Franchising is being seen as the fastest way to help brands, including cafe chains, to increase coverage in Vietnam, with numerous chains reporting soaring numbers of outlets thanks to this model.
|Franchising model the way ahead for burgeoning domestic coffee outlets |
Within the franchise model, profits mostly come from franchised investors. The larger the chain, the more investors will be attracted to participate.
“Franchising helps businesses quickly reach a large number of sale points and optimise investment costs via streamlining the operating team and cost for decoration, furniture, lighting, uniforms, and other factors,” said James Duong Nguyen, general director of Dcorp R-Keeper Vietnam.
There are two popular franchise models in Vietnam – zero-dong and traditional.
Representatives of the two largest zero-dong franchise coffee chains in Vietnam are Milano and Napoli, with more than 1,000 points of sale per brand. The founders of these coffee chains do not collect brand copyright fees and no monthly maintenance fees from franchisers. Instead, their main revenues come from providing full-service coffee shop design solutions, including decoration, to partners.
For example, Napoli offers three franchise packages from $3,000-15,000 with an area of 50-100 square metres. These packages include a 5-year warranty, decorations, furniture, lighting, and uniforms, which are enough for a coffee shop to start operating.
The devices serving for decoration and construction of a coffee shop are manufactured by Napoli, thus, the cost is at least twice as cheap compared to franchisers doing it themselves, and construction time takes only 7-10 days.

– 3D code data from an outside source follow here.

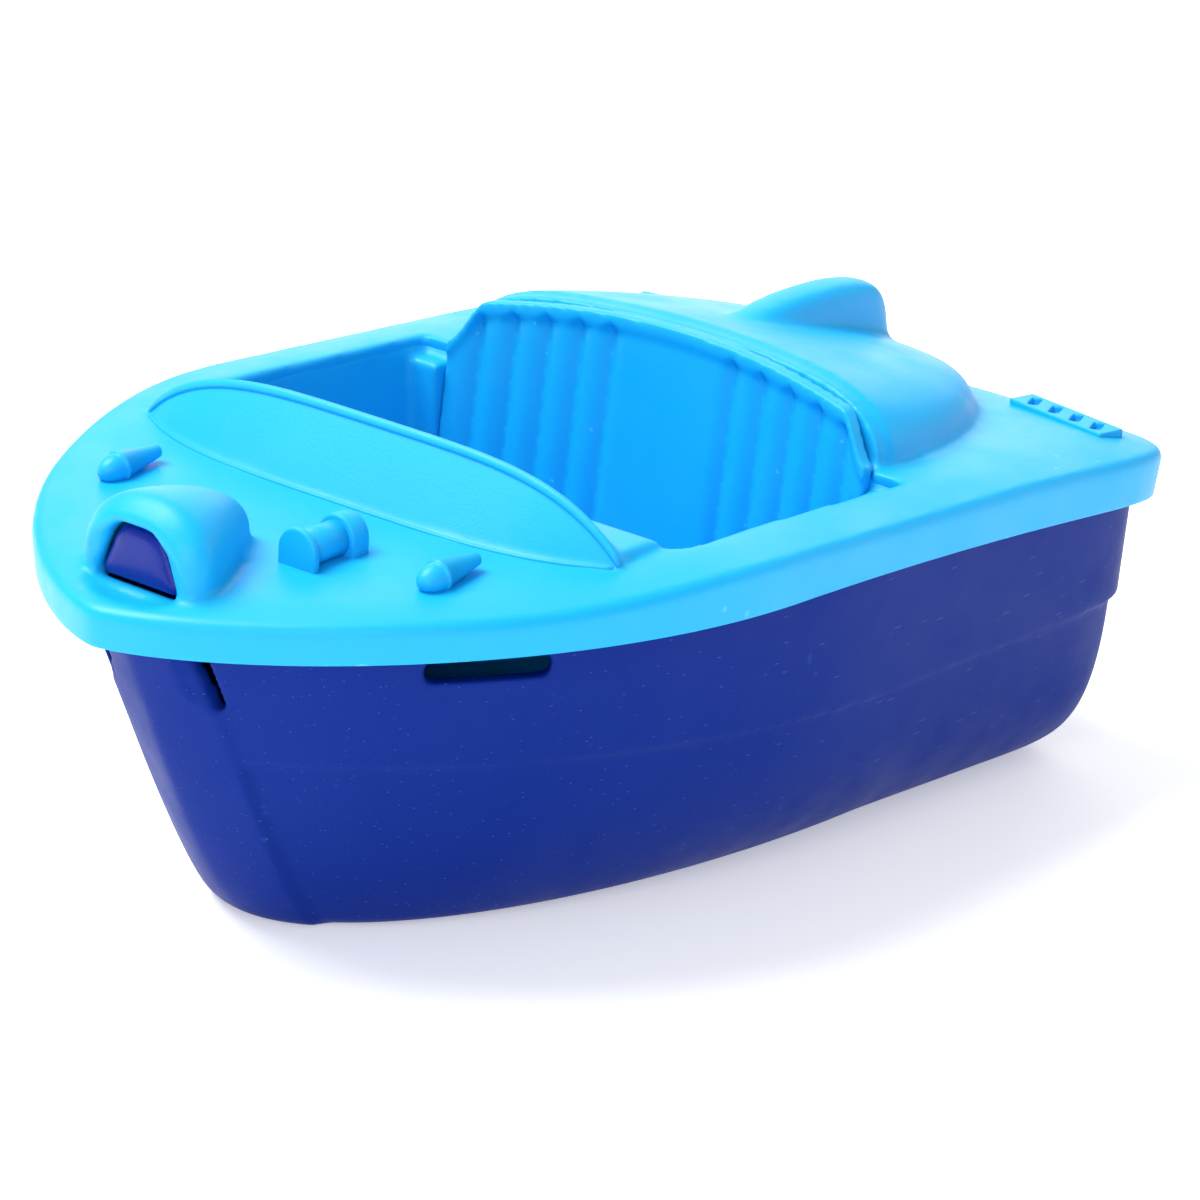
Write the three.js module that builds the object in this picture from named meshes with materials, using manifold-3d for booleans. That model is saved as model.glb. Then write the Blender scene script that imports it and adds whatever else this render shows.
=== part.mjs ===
// Toy speedboat for the bath or the sandpit: a dark-blue hull shell closed by a light-blue deck, with an
// open cockpit tub, a ribbed seat back and a dark-blue bow light in a housing on the foredeck.
// Millimetres. +X is the bow, +Y is port, +Z is up. The origin lies on the surface that the flat hull
// bottom stands on, in the middle of the boat's length and beam.
import * as THREE from "three";
import { mergeVertices } from "three/addons/utils/BufferGeometryUtils.js";
import Module from "manifold-3d";

const wasm = await Module();
wasm.setup();

// Driving dimensions
const LENGTH = 165;
const BEAM = 104;
const WALL = 2.2;
const GAP = 0.3;
const HALF_LENGTH = LENGTH / 2;
const HALF_BEAM = BEAM / 2;

// Plan outline: a pointed round bow forward of its shoulder, a nearly square stern aft of it
const BOW_SHOULDER_X = 8;
const BOW_FULLNESS = 0.7;
const STERN_SQUARENESS = 13;
const BOW_STEPS = 16;
const STERN_STEPS = 12;

// Sheer: the line where the deck's skirt meets the hull, highest a little forward of midships
const SHEER_PEAK_Z = 46.1;
const SHEER_PEAK_X = 28;
const SHEER_CURVE = 0.00053;

// Deck surface above the sheer line
const DECK_RISE = 7.9;
const FOREDECK_DROP = 1.7;
const FOREDECK_START_X = 15;
const FOREDECK_FULL_X = 50;
const SKIRT_DRAFT = 0.7;
const SHOULDER_RADIUS = 1.5;
const SHOULDER_TO_PLATEAU = 0.9;
const PLATEAU_INSET = 9;

// Hull: it plugs into the skirt, and its stem rakes from the flat bottom up to the bow
const SKIRT_OVERHANG = 2.8;
const TRANSOM_OVERHANG = 3.6;
const HULL_TOP_LIFT = 1.5;
const STEP_Z = 26.4;
const STEP_SLOPE = 0.008;
const STEP_DEPTH = 0.8;
const STEM_FOOT_X = 57.5;
const STEM_RAKE = 0.475;
const FOREFOOT_ROUND = 6;
const BILGE_INSET = 18.8;
const TRANSOM_ROUND = 2.2;
const TRANSOM_DRAFT = 0.05;
const SIDE_DRAFT = 0.03;
const HULL_SHOULDER_X = -8;
const BOTTOM_SHOULDER_X = -31;
const HULL_FULLNESS = 0.76;
const BOTTOM_FULLNESS = 0.51;
const BOTTOM_ROUND_FROM = 0.7;
const BOTTOM_SQUARENESS = 12;
const STERN_FULLNESS = 3;

// Stem panel: the nose of the hull pressed flat at the top, with edges that stand proud
const STEM_PANEL_HALF_WIDTH = 9.2;
const STEM_PANEL_PROUD = 0.5;
const STEM_FLATNESS = 0.45;

// Slots under the skirt: one long one on each bow quarter, and an upright one in a shallow flute at
// each edge of the stem panel
const LONG_SLOT = { x: 45.5, y: 32.5, z: 41.2, length: 16, height: 3, turn: 0.78 };
const BOW_SLOT = { x: 73, y: 8.8, z: 42, width: 1.8, height: 12.4 };
const SLOT_DEPTH = 18;
const FLUTE = { x: 74.9, y: 8.1, z: 42, radius: 2.3, height: 16, lean: Math.acos(0.92) };

// Cockpit: the opening in the deck and the tapering tub that hangs below it
const WELL_FRONT_X = 22.5;
const WELL_REAR_X = -26;
const WELL_HALF_WIDTH = 42.4;
const WELL_CORNER = 5;
const FLOOR_Z = 17;
const FLOOR_FRONT_X = 19.5;
const FLOOR_HALF_WIDTH = 38.5;
const FLOOR_CORNER = 14;
const TUB_WALL = 1.6;
const PILASTER_DEPTH = 3.4;
const PILASTER_DROP = 2.8;

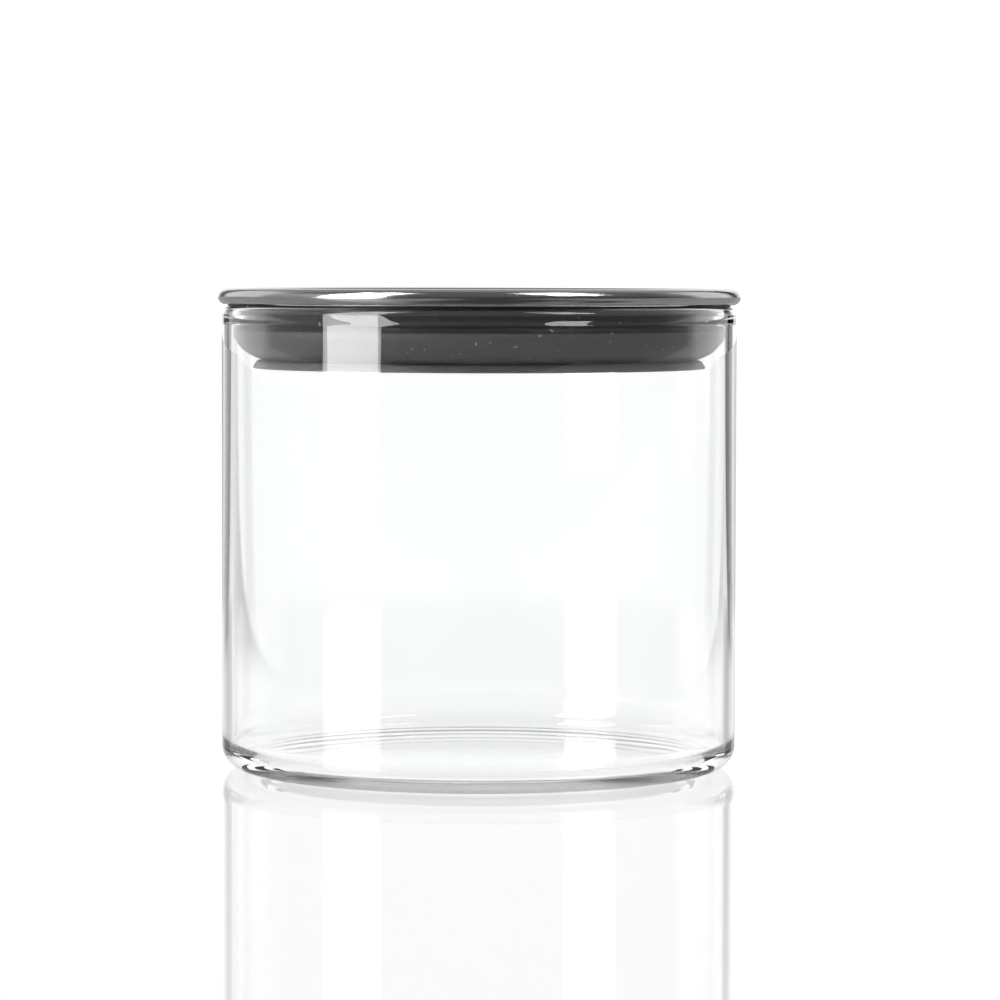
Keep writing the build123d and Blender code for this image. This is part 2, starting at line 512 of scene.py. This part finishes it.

Nguyen Duc Hung, founder of Napoli, reaffirmed that this model has been a source of life for Napoli for more than 20 years. “Opening a cafe usually costs a lot initially but the zero-dong franchise model helps to simplify these cost for investors,” he said.
Within the traditional franchise model, partners will have to pay much more to the founders of a chain.
According to statistics published by news publisher FnB Vietnam, as of late 2019, Highlands Coffee – one of the most successful names in the local coffee and franchising scene –charges a franchise fee much higher than the average competition, with stricter rules to comply with.
Notably, the initial franchise fee amounts to up to VND5 billion ($217,000). The monthly franchise fee makes up 7 per cent of the franchiser’s monthly profit, and the management fee is 5 per cent of the monthly profit.
At Viva Star Coffee, the franchise fee is VND160 million ($7,000) for a 5-year contract, while the monthly fee amounts to 5 per cent of the profit, with total expenditures to set up a shop estimated at around VND1.1 billion ($48,000).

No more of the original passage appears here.